▶ [DATASET SECTION]
******************************

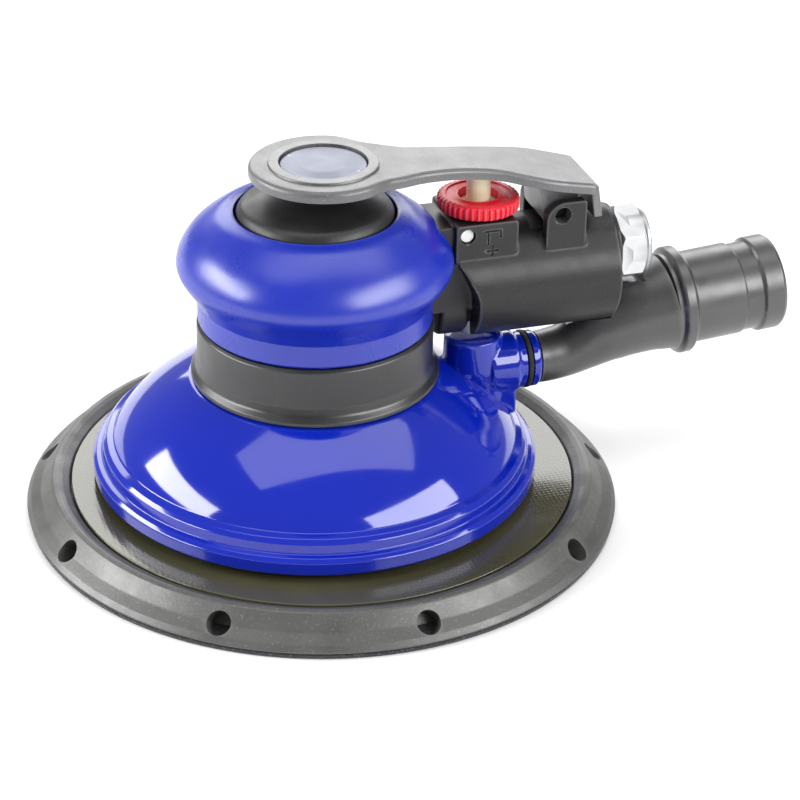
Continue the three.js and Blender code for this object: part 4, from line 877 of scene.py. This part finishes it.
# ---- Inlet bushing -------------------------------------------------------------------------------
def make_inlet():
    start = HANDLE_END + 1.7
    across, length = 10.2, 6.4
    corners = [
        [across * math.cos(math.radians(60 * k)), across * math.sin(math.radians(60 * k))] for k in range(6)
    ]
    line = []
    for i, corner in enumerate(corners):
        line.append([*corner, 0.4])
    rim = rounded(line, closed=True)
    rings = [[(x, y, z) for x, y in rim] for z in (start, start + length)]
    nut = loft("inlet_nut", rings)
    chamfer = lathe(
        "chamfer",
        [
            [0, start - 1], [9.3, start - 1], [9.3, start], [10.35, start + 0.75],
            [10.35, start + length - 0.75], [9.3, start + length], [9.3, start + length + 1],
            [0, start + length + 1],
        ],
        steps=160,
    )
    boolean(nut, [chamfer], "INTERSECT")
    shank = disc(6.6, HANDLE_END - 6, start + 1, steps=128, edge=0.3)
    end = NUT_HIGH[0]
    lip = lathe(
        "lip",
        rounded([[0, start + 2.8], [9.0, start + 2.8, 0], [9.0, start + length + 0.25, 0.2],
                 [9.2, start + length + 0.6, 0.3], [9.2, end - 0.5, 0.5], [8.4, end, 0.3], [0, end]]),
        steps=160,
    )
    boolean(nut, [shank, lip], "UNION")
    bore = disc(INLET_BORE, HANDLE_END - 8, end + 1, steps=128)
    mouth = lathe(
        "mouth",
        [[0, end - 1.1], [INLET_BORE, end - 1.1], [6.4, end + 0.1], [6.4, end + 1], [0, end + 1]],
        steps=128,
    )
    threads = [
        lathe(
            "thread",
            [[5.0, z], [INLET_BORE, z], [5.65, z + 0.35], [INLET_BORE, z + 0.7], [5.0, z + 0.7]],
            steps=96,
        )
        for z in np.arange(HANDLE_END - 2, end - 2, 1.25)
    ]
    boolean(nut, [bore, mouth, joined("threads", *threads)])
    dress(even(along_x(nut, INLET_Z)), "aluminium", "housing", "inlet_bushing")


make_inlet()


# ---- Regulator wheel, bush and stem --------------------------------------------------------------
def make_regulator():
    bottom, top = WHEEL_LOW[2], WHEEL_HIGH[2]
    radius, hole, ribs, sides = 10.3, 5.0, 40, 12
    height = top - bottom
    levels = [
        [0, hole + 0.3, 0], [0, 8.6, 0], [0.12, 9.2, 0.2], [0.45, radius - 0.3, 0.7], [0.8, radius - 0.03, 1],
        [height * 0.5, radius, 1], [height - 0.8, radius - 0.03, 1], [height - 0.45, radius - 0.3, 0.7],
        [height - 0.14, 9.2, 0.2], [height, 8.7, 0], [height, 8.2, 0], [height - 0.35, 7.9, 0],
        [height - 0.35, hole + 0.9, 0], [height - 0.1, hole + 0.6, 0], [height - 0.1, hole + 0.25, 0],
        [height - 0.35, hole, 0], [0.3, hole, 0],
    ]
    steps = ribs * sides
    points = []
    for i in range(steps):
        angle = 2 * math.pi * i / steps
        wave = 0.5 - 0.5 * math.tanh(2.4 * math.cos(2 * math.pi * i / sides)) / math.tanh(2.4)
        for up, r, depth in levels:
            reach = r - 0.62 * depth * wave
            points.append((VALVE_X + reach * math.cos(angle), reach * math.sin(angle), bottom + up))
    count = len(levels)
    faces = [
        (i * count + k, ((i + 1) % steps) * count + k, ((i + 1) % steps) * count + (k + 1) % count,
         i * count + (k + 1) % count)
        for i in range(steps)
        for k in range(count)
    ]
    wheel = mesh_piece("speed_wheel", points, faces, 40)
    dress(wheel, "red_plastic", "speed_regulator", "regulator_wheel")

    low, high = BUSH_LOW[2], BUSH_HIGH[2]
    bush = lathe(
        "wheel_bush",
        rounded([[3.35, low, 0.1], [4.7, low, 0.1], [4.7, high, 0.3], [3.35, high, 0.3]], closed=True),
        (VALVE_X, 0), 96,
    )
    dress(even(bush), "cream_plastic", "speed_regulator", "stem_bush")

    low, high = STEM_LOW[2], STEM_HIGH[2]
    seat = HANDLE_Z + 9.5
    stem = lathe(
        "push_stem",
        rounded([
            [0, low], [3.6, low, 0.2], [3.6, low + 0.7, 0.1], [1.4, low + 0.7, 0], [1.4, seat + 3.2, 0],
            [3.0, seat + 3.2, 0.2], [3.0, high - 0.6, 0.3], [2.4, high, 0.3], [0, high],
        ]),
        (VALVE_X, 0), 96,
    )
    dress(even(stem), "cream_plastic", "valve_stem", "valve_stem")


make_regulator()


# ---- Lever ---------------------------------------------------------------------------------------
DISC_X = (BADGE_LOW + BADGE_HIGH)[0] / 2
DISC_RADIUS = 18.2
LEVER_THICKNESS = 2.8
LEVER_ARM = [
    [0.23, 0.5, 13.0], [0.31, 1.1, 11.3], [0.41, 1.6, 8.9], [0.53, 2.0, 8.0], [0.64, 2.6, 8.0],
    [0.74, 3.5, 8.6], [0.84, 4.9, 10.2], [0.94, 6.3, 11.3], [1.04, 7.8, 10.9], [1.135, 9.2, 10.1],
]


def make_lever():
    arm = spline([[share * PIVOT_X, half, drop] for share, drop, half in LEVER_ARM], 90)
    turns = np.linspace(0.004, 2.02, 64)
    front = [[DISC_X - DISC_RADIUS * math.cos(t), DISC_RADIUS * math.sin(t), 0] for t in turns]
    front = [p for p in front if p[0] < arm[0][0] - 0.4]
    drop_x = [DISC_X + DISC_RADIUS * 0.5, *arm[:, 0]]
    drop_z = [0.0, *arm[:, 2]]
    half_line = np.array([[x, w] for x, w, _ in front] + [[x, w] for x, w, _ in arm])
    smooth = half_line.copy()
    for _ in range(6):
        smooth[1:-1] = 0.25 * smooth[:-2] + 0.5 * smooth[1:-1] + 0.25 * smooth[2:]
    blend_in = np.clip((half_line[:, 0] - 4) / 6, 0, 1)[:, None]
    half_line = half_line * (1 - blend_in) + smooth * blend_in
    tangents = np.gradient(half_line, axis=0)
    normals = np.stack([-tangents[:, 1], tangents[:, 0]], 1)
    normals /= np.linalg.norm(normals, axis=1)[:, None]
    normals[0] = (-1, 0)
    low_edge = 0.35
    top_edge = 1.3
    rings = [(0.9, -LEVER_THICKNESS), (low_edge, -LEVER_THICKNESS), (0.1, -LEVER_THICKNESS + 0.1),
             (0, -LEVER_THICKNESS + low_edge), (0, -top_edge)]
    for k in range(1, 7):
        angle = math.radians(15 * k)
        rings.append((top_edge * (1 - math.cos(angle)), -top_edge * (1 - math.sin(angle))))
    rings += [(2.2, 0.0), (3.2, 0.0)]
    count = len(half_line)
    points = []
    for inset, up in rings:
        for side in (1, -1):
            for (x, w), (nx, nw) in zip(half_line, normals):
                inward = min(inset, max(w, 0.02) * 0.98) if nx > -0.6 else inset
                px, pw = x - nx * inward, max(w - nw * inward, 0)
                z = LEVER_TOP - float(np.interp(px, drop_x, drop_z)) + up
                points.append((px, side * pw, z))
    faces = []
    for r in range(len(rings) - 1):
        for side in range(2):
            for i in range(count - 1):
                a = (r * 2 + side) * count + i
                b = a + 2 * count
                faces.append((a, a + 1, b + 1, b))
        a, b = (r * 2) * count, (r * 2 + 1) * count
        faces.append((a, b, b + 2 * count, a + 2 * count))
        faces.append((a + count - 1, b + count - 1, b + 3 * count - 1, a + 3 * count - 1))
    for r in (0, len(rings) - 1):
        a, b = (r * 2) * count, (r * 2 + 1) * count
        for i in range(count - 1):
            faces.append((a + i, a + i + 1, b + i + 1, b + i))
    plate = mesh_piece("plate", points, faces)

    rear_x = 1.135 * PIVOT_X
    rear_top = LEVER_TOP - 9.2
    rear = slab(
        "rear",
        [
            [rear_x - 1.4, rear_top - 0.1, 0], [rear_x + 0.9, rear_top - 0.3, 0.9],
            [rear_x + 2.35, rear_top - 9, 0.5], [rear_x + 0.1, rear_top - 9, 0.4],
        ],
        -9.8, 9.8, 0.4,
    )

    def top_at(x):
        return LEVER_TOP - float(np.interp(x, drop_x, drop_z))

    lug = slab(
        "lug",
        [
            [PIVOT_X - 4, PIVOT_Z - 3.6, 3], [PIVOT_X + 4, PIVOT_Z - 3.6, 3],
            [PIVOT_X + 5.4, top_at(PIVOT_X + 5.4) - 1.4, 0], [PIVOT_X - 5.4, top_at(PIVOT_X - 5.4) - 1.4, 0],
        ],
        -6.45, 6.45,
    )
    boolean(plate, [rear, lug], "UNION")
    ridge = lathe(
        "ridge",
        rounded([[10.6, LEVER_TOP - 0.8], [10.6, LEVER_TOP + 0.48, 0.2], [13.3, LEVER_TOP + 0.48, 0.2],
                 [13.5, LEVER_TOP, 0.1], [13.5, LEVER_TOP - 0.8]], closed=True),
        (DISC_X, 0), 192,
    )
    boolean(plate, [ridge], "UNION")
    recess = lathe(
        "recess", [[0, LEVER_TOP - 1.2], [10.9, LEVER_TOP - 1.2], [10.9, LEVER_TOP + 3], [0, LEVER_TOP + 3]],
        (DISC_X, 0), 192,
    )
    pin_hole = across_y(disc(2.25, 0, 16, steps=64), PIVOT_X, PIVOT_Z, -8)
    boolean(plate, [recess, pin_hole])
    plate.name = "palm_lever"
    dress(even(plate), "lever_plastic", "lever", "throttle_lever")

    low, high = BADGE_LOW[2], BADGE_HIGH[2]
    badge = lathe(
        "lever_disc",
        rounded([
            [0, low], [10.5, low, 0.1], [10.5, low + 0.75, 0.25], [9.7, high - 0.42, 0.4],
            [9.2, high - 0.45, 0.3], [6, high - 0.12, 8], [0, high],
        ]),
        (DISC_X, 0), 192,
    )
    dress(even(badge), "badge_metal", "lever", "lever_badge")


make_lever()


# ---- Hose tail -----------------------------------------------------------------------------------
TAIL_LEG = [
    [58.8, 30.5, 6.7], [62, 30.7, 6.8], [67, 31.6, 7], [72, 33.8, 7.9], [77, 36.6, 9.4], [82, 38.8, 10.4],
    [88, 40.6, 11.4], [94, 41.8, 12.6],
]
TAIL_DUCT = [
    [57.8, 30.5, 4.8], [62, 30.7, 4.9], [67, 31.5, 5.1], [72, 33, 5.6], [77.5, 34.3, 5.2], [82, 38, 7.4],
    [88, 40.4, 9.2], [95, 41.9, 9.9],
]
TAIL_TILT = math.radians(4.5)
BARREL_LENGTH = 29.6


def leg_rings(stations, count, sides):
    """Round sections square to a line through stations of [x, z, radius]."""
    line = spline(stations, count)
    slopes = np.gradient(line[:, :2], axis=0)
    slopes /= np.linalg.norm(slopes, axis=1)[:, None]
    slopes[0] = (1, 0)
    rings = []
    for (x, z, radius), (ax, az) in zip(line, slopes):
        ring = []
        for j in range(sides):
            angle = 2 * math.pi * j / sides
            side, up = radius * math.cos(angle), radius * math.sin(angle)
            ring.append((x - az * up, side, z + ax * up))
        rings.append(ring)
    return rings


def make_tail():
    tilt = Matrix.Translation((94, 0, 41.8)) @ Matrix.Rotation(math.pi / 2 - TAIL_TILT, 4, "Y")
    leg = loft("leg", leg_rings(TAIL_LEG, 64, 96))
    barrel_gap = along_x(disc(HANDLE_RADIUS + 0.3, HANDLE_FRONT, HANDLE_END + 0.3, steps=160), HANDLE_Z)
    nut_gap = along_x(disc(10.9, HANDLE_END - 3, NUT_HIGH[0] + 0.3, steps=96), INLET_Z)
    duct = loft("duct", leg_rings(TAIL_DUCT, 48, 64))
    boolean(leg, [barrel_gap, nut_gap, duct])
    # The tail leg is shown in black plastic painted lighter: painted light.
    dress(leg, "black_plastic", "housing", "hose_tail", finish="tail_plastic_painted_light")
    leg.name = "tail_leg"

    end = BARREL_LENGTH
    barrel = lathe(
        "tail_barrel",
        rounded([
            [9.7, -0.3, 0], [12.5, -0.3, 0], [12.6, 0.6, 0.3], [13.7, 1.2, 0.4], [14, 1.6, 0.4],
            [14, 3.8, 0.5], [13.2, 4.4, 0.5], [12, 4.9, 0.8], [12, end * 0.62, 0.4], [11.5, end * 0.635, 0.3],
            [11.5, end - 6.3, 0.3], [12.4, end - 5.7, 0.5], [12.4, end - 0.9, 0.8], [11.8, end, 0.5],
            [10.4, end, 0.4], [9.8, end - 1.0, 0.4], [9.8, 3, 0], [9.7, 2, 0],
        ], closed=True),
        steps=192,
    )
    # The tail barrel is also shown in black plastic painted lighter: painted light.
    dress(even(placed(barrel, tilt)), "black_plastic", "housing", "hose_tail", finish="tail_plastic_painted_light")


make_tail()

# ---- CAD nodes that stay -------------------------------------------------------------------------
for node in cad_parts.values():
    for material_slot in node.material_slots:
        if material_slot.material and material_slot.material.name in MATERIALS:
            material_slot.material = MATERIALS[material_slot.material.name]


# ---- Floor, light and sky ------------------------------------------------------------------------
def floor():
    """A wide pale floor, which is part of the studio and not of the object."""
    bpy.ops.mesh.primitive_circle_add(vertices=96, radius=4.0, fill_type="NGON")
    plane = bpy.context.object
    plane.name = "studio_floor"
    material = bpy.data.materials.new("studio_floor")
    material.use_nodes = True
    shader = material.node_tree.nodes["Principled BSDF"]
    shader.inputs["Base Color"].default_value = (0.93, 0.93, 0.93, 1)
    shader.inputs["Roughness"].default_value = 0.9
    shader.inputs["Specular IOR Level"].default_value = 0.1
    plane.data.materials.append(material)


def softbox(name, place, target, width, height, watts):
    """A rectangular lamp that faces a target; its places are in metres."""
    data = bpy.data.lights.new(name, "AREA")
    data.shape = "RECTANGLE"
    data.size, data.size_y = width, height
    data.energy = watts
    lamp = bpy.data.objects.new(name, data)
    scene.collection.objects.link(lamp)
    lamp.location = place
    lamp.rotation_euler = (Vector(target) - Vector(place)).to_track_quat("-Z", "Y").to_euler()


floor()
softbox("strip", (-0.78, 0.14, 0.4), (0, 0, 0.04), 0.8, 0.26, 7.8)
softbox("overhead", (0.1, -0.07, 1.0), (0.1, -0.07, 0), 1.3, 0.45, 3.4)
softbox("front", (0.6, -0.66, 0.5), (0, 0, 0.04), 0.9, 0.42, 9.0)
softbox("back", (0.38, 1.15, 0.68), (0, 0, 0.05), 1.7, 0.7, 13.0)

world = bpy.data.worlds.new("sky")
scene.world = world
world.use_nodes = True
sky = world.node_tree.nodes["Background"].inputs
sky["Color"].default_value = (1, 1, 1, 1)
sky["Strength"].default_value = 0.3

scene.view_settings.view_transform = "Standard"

******************************

Find each line holding the word "scene" and copy it.

▶ [THE RESPONSE]
Continue the three.js and Blender code for this object: part 4, from line 877 of scene.py. This part finishes it.
    scene.collection.objects.link(lamp)
scene.world = world
scene.view_settings.view_transform = "Standard"